Find the number of lines below in which the word "with" appears, and write that number only.

>> start Data provided

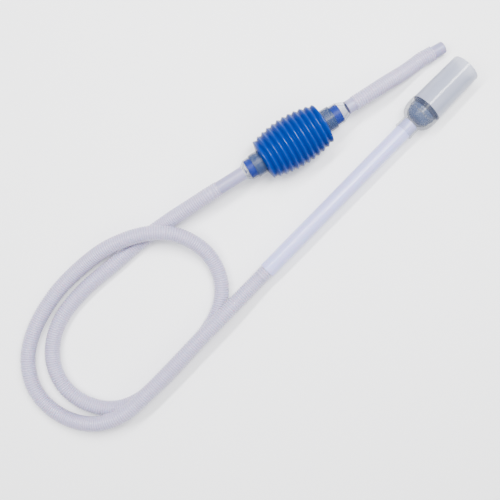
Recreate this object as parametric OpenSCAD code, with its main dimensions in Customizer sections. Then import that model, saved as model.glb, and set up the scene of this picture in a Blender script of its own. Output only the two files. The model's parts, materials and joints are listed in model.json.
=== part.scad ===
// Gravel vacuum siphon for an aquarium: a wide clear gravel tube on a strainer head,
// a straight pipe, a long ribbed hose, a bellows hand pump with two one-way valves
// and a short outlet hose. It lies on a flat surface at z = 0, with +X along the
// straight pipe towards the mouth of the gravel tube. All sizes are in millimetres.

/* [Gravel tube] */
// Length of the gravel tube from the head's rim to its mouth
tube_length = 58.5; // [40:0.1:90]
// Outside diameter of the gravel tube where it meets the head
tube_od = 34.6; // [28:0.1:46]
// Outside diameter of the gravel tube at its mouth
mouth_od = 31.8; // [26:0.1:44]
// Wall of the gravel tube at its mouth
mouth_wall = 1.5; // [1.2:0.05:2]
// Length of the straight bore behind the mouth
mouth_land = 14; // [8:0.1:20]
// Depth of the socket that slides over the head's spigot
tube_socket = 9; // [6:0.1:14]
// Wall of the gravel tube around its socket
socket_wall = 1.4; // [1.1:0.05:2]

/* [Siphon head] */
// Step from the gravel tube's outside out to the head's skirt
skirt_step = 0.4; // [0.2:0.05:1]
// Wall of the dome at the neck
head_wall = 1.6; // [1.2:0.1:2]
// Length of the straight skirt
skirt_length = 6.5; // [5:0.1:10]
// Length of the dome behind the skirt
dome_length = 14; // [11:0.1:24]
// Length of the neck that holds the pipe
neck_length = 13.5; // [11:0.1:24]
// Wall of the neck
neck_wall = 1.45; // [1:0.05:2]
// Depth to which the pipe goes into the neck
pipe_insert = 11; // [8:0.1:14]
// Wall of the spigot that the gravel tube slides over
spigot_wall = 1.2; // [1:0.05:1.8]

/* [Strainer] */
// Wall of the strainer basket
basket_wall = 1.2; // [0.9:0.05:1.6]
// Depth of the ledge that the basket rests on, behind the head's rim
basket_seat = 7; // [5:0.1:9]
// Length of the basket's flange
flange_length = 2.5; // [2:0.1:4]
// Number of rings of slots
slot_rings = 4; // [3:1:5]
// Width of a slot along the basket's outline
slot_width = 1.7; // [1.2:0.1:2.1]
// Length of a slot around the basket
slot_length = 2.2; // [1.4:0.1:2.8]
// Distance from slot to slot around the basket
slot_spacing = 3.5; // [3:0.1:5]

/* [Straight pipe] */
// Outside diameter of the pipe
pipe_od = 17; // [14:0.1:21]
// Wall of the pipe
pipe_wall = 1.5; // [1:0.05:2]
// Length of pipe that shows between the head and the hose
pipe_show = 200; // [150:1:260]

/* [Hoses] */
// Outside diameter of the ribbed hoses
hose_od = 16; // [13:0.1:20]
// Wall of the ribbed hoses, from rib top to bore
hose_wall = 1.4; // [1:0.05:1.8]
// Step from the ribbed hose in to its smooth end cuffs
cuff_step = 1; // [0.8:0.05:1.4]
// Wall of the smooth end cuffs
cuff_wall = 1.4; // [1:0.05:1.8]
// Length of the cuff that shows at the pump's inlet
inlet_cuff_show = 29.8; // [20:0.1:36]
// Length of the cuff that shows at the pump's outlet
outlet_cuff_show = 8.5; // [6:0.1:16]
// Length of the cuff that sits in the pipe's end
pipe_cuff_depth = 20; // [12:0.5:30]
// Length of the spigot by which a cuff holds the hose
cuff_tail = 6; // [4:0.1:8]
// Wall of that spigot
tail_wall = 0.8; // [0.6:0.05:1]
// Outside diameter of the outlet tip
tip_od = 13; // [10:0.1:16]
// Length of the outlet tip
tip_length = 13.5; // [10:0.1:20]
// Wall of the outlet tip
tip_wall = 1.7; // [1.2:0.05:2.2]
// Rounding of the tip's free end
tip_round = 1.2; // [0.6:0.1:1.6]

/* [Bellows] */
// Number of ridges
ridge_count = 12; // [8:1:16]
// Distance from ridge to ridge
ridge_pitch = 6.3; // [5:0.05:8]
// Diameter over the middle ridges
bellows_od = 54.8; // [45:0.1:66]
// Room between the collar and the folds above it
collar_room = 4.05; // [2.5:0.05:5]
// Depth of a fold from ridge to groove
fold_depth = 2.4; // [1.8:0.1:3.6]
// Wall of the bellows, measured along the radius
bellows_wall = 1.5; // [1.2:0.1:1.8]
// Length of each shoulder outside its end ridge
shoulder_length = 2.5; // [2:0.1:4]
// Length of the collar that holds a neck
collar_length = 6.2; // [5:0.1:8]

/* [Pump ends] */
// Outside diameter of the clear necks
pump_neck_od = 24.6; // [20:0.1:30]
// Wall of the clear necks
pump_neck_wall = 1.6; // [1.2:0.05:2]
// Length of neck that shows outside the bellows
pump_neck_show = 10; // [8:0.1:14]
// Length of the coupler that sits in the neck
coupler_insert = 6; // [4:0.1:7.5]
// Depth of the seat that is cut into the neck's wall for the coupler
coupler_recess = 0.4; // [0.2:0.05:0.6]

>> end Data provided

▸ Output below: 3